Jesus did not even need to utter any words of forgiveness. Zacchaeus’ heart was changed the minute he received Jesus joyfully.

Beloved, yes, forgiveness is a process; a process that was started by our Father and Jesus.

“for the Son of Man has come to seek and to save that which was lost.” Luke 19:10

And this process was completed when Jesus died on the cross.

“Surely He has borne our griefs (sicknesses, weaknesses, and distresses) and carried our sorrows and pains [of punishment], yet we [ignorantly] considered Him stricken, smitten, and afflicted by God [as if with leprosy].
But He was wounded for our transgressions, He was bruised for our guilt and iniquities; the chastisement [needful to obtain] peace and well-being for us was upon Him, and with the stripes [that wounded] Him we are healed and made whole.” Isaiah 53:4-5 [AMPC]


“…now in Christ Jesus you who once were far off have been brought near by the blood of Christ.

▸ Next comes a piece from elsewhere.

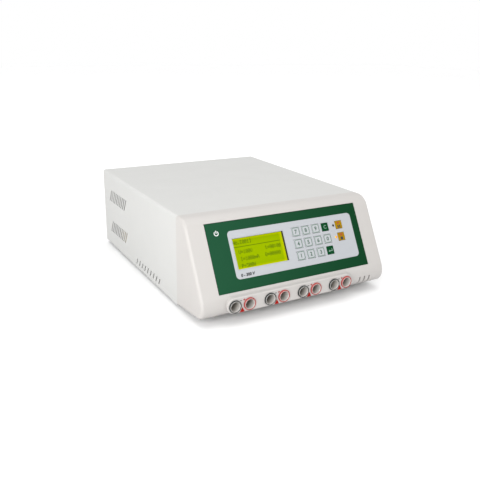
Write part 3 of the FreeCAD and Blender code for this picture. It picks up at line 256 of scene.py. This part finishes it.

For He Himself is our peace, who has made both one, and has broken down the middle wall of separation,” Ephesians 2:13-14

And your part is just to respond and receive. And if you have not received this gift of salvation that Jesus came to bring and would like to receive it now, then say this prayer with me.

“Heavenly Father, thank You for loving me so much that You would send Your Son, Your only Son, the Son whom You love, to die on the cross for me. Thank You that whilst I was still unworthy, Jesus completed the process of my forgiveness and perfected my salvation; so that now, I can receive full remission of sins because of the blood of Jesus which was shed for the remission of sins. I can now receive health and wholeness in my body because Jesus’ body was broken on the cross in my place. Thank You Jesus for giving me what was rightfully Yours and taking what was rightfully mine, so that I can now stand boldly in front of our Father knowing that I am right and well-pleasing to Him. In Jesus’ name, Amen.”

Beloved, you have completed your end of the forgiveness process. So start enjoying the abundant life that Jesus came to give you.